**Written request**
Start at the line containing "back_face = SHEET_THICKNESS", stop at the line containing "before = set(bpy.data.objects)", and set down every line in that stretch exactly as written, and nothing else.

**Material**
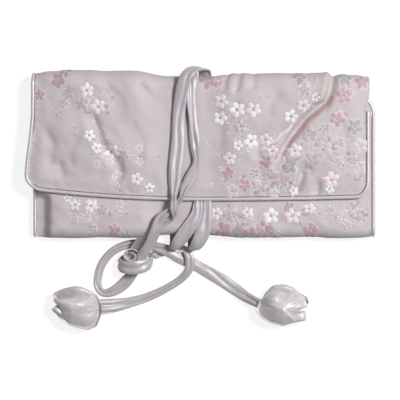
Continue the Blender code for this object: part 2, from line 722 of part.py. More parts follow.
# This tail goes round the pouch, wraps the other in both knots, and loops right to the left bud.
LEFT_TAIL_ROUTE = (
    ((4.6, -31.8, 13.9), 0.60, UP),
    ((4.4, -37.0, 13.9), 0.75, UP),
    ((3.8, -42.5, 13.9), 0.95, UP),
    ((1.8, -49.0, 13.4), 1.0, (0.0, -0.3, 1.0)),
    ((-1.2, -55.4, 11.0), 1.0, (0.0, -1.0, 0.8)),
    ((-3.8, -58.6, 7.0), 1.0, TOWARDS_BOTTOM),
    ((-4.6, -55.0, 2.6), 1.0, (0.0, -1.0, -1.0)),
    ((-4.6, -48.6, 0.95), 1.0, DOWN),
    ((-3.8, -25.0, 0.95), 1.0, DOWN),
    ((-2.2, 0.0, 0.95), 1.0, DOWN),
    ((0.2, 25.0, 0.95), 1.0, DOWN),
    ((2.0, 41.0, 0.95), 1.0, DOWN),
    ((2.8, 46.8, 1.6), 1.0, (0.0, 0.4, -1.0)),
    ((3.2, 51.2, 4.4), 1.0, (0.0, 1.0, -0.5)),
    ((1.6, 53.8, 9.4), 1.0, TOWARDS_TOP),
    ((-3.4, 54.0, 16.2), 0.95, (0.0, 1.0, 0.5)),
    ((-8.0, 50.2, 19.4), 0.95, (0.0, 0.6, 1.0)),
    ((-10.6, 43.4, 19.4), 0.95, UP),
    ((-12.4, 34.0, 18.2), 0.95, UP),
    ((-13.2, 24.0, 17.3), 1.0, UP),
    ((-13.8, 8.0, 17.2), 0.95, UP),
    ((-15.0, -5.0, 17.2), 1.0, UP),
    ((-15.6, -15.0, 17.3), 0.95, UP),
    ((-16.2, -23.4, 17.5), 0.6, UP),
    ((-16.4, -26.8, 18.7), 0.45, UP),
    ((-16.2, -30.4, 20.1), 0.6, (0.2, 0.0, 1.0)),
    ((-16.2, -34.2, 19.8), 0.65, (0.4, -0.3, 1.0)),
    ((-15.8, -37.4, 17.6), 0.55, (0.7, -0.8, 0.4)),
    ((-17.2, -39.6, 15.3), 0.5, (0.3, -0.7, -0.8)),
    ((-20.4, -41.0, 14.4), 0.6, (0.0, -0.3, -1.0)),
    ((-24.6, -43.0, 14.4), 0.75, DOWN),
    ((-28.6, -46.6, 14.3), 0.95, (0.0, 0.4, -1.0)),
    ((-34.2, -52.8, 10.8), 1.0, (0.0, 0.8, -1.0)),
    ((-39.0, -58.4, 6.6), 1.0, (0.0, 0.7, -1.0)),
    ((-43.0, -63.8, 2.9), 0.9, (0.0, 0.2, -1.0)),
    ((-48.8, -67.0, 2.6), 0.9, (-1.0, 0.0, -0.9)),
    ((-51.0, -69.0, 6.0), 0.95, LEFT),
    ((-47.6, -70.4, 10.0), 1.0, (-1.0, 0.0, 1.2)),
    ((-41.2, -70.8, 11.4), 1.05, UP),
    ((-34.6, -69.6, 10.0), 1.0, (1.0, 0.0, 1.2)),
    ((-30.8, -67.4, 6.0), 0.95, RIGHT),
    ((-30.4, -64.4, 2.4), 0.8, (1.0, 0.0, -1.0)),
    ((-26.4, -62.4, 1.0), 0.6, DOWN),
    ((-19.6, -60.6, 0.95), 0.5, DOWN),
    ((-13.8, -58.8, 0.95), 0.36, DOWN),
    ((-10.8, -58.4, 4.0), 0.4, DOWN),
    ((-7.4, -62.2, 4.9), 0.55, DOWN),
    ((-6.2, -68.6, 3.9), 0.65, DOWN),
    ((-8.0, -73.8, 3.0), 0.6, DOWN),
    ((-12.4, -78.4, 1.5), 0.58, DOWN),
    ((-19.0, -82.8, 1.1), 0.6, DOWN),
    ((-27.0, -87.0, 1.1), 0.6, DOWN),
    ((-36.0, -90.6, 1.1), 0.6, DOWN),
    ((-45.6, -93.2, 1.1), 0.6, DOWN),
    ((-54.6, -94.9, 2.6), 0.65, DOWN),
    ((-62.4, -95.6, 5.2), 0.6, DOWN),
)


def smooth_route(stops, step):
    """Read evenly spaced places, widths and facings from a smooth curve through the stops."""
    samples = []
    last = len(stops) - 1
    values = [Vector((*place, width, *Vector(facing).normalized())) for place, width, facing in stops]
    for index in range(last):
        before = values[max(index - 1, 0)]
        start = values[index]
        end = values[index + 1]
        after = values[min(index + 2, last)]
        for part in range(ROUTE_SAMPLES):
            t = part / ROUTE_SAMPLES
            square = (2 * before - 5 * start + 4 * end - after) * t**2
            cube = (3 * start - before - 3 * end + after) * t**3
            samples.append((2 * start + (end - before) * t + square + cube) / 2)
    samples.append(values[-1])
    lengths = [0.0]
    for start, end in zip(samples, samples[1:]):
        lengths.append(lengths[-1] + (Vector(end[0:3]) - Vector(start[0:3])).length)
    count = round(lengths[-1] / step)
    route = []
    piece = 0
    for index in range(count + 1):
        target = lengths[-1] * index / count
        while piece < len(samples) - 2 and lengths[piece + 1] < target:
            piece += 1
        share = (target - lengths[piece]) / (lengths[piece + 1] - lengths[piece])
        route.append(samples[piece].lerp(samples[piece + 1], min(share, 1.0)))
    return route


def ribbon(name, stops, finish):
    """A flat tube of satin swept along its route."""
    route = smooth_route(stops, RIBBON_STEP)
    shape = bmesh.new()
    rings = []
    last = len(route) - 1
    for index, stop in enumerate(route):
        place = Vector(stop[0:3])
        ahead = Vector(route[min(index + 1, last)][0:3])
        behind = Vector(route[max(index - 1, 0)][0:3])
        tangent = (ahead - behind).normalized()
        facing = Vector(stop[4:7])
        across = tangent.cross(facing).normalized()
        normal = across.cross(tangent).normalized()
        half_width = RIBBON_WIDTH * stop[3] / 2
        ring = []
        for corner in range(RIBBON_SIDES):
            turn = 2 * math.pi * (corner + 0.5) / RIBBON_SIDES
            sideways = across * math.cos(turn) / math.cos(math.pi / RIBBON_SIDES) * half_width
            upwards = normal * math.sin(turn) / math.sin(math.pi * 3 / RIBBON_SIDES) * RIBBON_THICKNESS / 2
            ring.append(shape.verts.new(place + sideways + upwards))
        rings.append(ring)
    for ring, following in zip(rings, rings[1:]):
        for corner in range(RIBBON_SIDES):
            beside = (corner + 1) % RIBBON_SIDES
            shape.faces.new((ring[corner], ring[beside], following[beside], following[corner]))
    shape.faces.new(rings[0])
    shape.faces.new(list(reversed(rings[-1])))
    return mesh_object(name, shape, finish)


# Rosebuds


def rosebud(name, neck, direction, finish):
    """A bud of folded petals: narrow at its neck, full in the middle, open at the petals' tips."""
    heading = Vector((*direction, 0.0)).normalized()
    across = Vector((-heading.y, heading.x, 0.0))
    start = Vector((neck[0], neck[1], 0.0))
    rest_height = BUD_HEIGHT / 2
    shape = bmesh.new()
    rings = []
    for index in range(BUD_RINGS):
        share = index / (BUD_RINGS - 1)
        closing = mix(BUD_BELLY_START_SHARE, BUD_BELLY_END_SHARE, max(share * 2 - 1, 0.0))
        belly = math.sin(math.pi * closing) ** BUD_BELLY_POWER
        gather = math.sin(math.pi / 2 * min(share * 2 + BUD_NECK_FULLNESS, 1.0))
        half_width = mix(BUD_NECK_RADIUS, BUD_WIDTH / 2, gather) * belly
        half_height = half_width * BUD_HEIGHT / BUD_WIDTH
        lift = mix(neck[2], rest_height, smooth(share * BUD_RISE_RATE))
        ring = []
        for corner in range(BUD_SIDES):
            turn = 2 * math.pi * corner / BUD_SIDES
            lobe = math.cos(BUD_PETALS * turn)
            hollow = (1 - lobe) / 2
            radius = 1 - BUD_FURROW * smooth(share * 2) * hollow
            reach = BUD_LENGTH * (share - BUD_TIP_NOTCH * smooth(share * 3 - 2) * hollow)
            height = max(lift + math.sin(turn) * half_height * radius, 0.0)
            place = start + heading * reach + across * math.cos(turn) * half_width * radius
            ring.append(shape.verts.new((place.x, place.y, height)))
        rings.append(ring)
    for ring, following in zip(rings, rings[1:]):
        for corner in range(BUD_SIDES):
            beside = (corner + 1) % BUD_SIDES
            shape.faces.new((ring[corner], ring[beside], following[beside], following[corner]))
    for ring, depth in ((rings[0], 0.0), (rings[-1], -BUD_LENGTH * BUD_TIP_NOTCH)):
        middle = sum((corner.co for corner in ring), Vector()) / BUD_SIDES + heading * depth
        centre = shape.verts.new(middle)
        for corner in range(BUD_SIDES):
            shape.faces.new((ring[corner], ring[(corner + 1) % BUD_SIDES], centre))
    return mesh_object(name, shape, finish)


def build():
    remove_everything()
    brocade = material("brocade", (0.59, 0.52, 0.51), 0.42)
    lining = material("lining_satin", (0.62, 0.56, 0.58), 0.35)
    satin = material("ribbon_satin", (0.53, 0.49, 0.53), 0.3)
    tape = material("zip_tape", (0.55, 0.50, 0.53), 0.7)
    zip_metal = material("zip_metal", (0.62, 0.61, 0.60), 0.35, 1.0)

    folded_sheet(brocade)
    edge_piping(satin)

    back_face = SHEET_THICKNESS + SEWN_GAP + POCKET_THICKNESS
    front_face = SHEET_THICKNESS + INNER_SPACE - SEWN_GAP - POCKET_THICKNESS
    sides = (
        ("back", BACK_POCKET_SPAN, BACK_ZIP_LINE, back_face, 1),
        ("front", FRONT_POCKET_SPAN, FRONT_ZIP_LINE, front_face, -1),
    )
    for side, span, zip_line, face, facing in sides:
        pocket(side + "_pocket", span, zip_line, face, facing, lining)
        zip_tape(side + "_zip_tape_upper", 1, zip_line, face, facing, tape)
        zip_tape(side + "_zip_tape_lower", -1, zip_line, face, facing, tape)
        zip_slider(side + "_zip_slider", zip_line, face, facing, zip_metal)
        zip_pull(side + "_zip_pull", zip_line, face, facing, zip_metal)

    ribbon("tie_right_tail", RIGHT_TAIL_ROUTE, satin)
    ribbon("tie_left_tail", LEFT_TAIL_ROUTE, satin)
    rosebud("rosebud_right", RIGHT_BUD_NECK, RIGHT_BUD_HEADING, satin)
    rosebud("rosebud_left", LEFT_BUD_NECK, LEFT_BUD_HEADING, satin)


build()
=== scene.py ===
"""Roll-up pouch of satin brocade, tied with a satin ribbon that ends in two fabric rosebuds.

Sizes are in metres. +X runs along the pouch, +Y from its bottom fold to its top fold, +Z up.
"""

import math
import random

import bmesh
import bpy
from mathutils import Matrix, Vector, noise


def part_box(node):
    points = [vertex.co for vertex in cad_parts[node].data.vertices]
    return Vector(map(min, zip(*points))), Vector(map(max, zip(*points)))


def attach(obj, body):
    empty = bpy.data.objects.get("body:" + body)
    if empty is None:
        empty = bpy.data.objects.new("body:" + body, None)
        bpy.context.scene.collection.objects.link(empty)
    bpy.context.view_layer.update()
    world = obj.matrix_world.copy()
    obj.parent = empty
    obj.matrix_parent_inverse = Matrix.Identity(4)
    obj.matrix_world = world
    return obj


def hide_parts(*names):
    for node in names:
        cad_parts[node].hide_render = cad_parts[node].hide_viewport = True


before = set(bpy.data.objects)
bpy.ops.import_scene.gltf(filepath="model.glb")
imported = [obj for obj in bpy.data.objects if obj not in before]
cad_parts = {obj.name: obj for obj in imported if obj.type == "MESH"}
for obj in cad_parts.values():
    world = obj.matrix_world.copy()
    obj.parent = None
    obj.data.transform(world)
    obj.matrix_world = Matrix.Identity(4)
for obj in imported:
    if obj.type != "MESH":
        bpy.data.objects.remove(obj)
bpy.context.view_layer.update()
MM = 0.001

# The camera stands straight above the pouch, far off, with a long lens.
# Its picture is 251 mm wide at the middle of the pouch's thickness.
camera_data = bpy.data.cameras.new("camera")
camera_data.lens = 300
camera_data.sensor_width = 36
camera = bpy.data.objects.new("camera", camera_data)
camera.location = (0.0, -0.0283, 2.105)
bpy.context.scene.collection.objects.link(camera)
bpy.context.scene.camera = camera


# Rosebuds: each is a bud of satin petals folded flat over a stuffed middle.
# They are gathered at the neck and sewn round the end of the tie.
def smooth(share):
    """Ease from 0 to 1 with a level start and end."""
    share = min(max(share, 0.0), 1.0)
    return share * share * (3 - 2 * share)


def mix(low, high, share):
    return low + (high - low) * share


def bump(value, centre, width):
    """A soft hump, 1 at its centre."""
    return math.exp(-(((value - centre) / width) ** 2))


def finished(name, shape, slot, *materials, angle=50):
    """Turn a bmesh in millimetres into a piece in metres that rides on the pouch."""
    bmesh.ops.scale(shape, vec=(MM,) * 3, verts=shape.verts)
    mesh = bpy.data.meshes.new(name)
    shape.to_mesh(mesh)
    shape.free()
    mesh.shade_smooth()
    mesh.set_sharp_from_angle(angle=math.radians(angle))
    for material in materials:
        mesh.materials.append(material)
    piece = bpy.data.objects.new(name, mesh)
    bpy.context.scene.collection.objects.link(piece)
    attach(piece, "pouch")
    return piece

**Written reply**
    back_face = SHEET_THICKNESS + SEWN_GAP + POCKET_THICKNESS
    front_face = SHEET_THICKNESS + INNER_SPACE - SEWN_GAP - POCKET_THICKNESS
    sides = (
        ("back", BACK_POCKET_SPAN, BACK_ZIP_LINE, back_face, 1),
        ("front", FRONT_POCKET_SPAN, FRONT_ZIP_LINE, front_face, -1),
    )
    for side, span, zip_line, face, facing in sides:
        pocket(side + "_pocket", span, zip_line, face, facing, lining)
        zip_tape(side + "_zip_tape_upper", 1, zip_line, face, facing, tape)
        zip_tape(side + "_zip_tape_lower", -1, zip_line, face, facing, tape)
        zip_slider(side + "_zip_slider", zip_line, face, facing, zip_metal)
        zip_pull(side + "_zip_pull", zip_line, face, facing, zip_metal)

    ribbon("tie_right_tail", RIGHT_TAIL_ROUTE, satin)
    ribbon("tie_left_tail", LEFT_TAIL_ROUTE, satin)
    rosebud("rosebud_right", RIGHT_BUD_NECK, RIGHT_BUD_HEADING, satin)
    rosebud("rosebud_left", LEFT_BUD_NECK, LEFT_BUD_HEADING, satin)


build()
=== scene.py ===
"""Roll-up pouch of satin brocade, tied with a satin ribbon that ends in two fabric rosebuds.

Sizes are in metres. +X runs along the pouch, +Y from its bottom fold to its top fold, +Z up.
"""

import math
import random

import bmesh
import bpy
from mathutils import Matrix, Vector, noise


def part_box(node):
    points = [vertex.co for vertex in cad_parts[node].data.vertices]
    return Vector(map(min, zip(*points))), Vector(map(max, zip(*points)))


def attach(obj, body):
    empty = bpy.data.objects.get("body:" + body)
    if empty is None:
        empty = bpy.data.objects.new("body:" + body, None)
        bpy.context.scene.collection.objects.link(empty)
    bpy.context.view_layer.update()
    world = obj.matrix_world.copy()
    obj.parent = empty
    obj.matrix_parent_inverse = Matrix.Identity(4)
    obj.matrix_world = world
    return obj


def hide_parts(*names):
    for node in names:
        cad_parts[node].hide_render = cad_parts[node].hide_viewport = True


before = set(bpy.data.objects)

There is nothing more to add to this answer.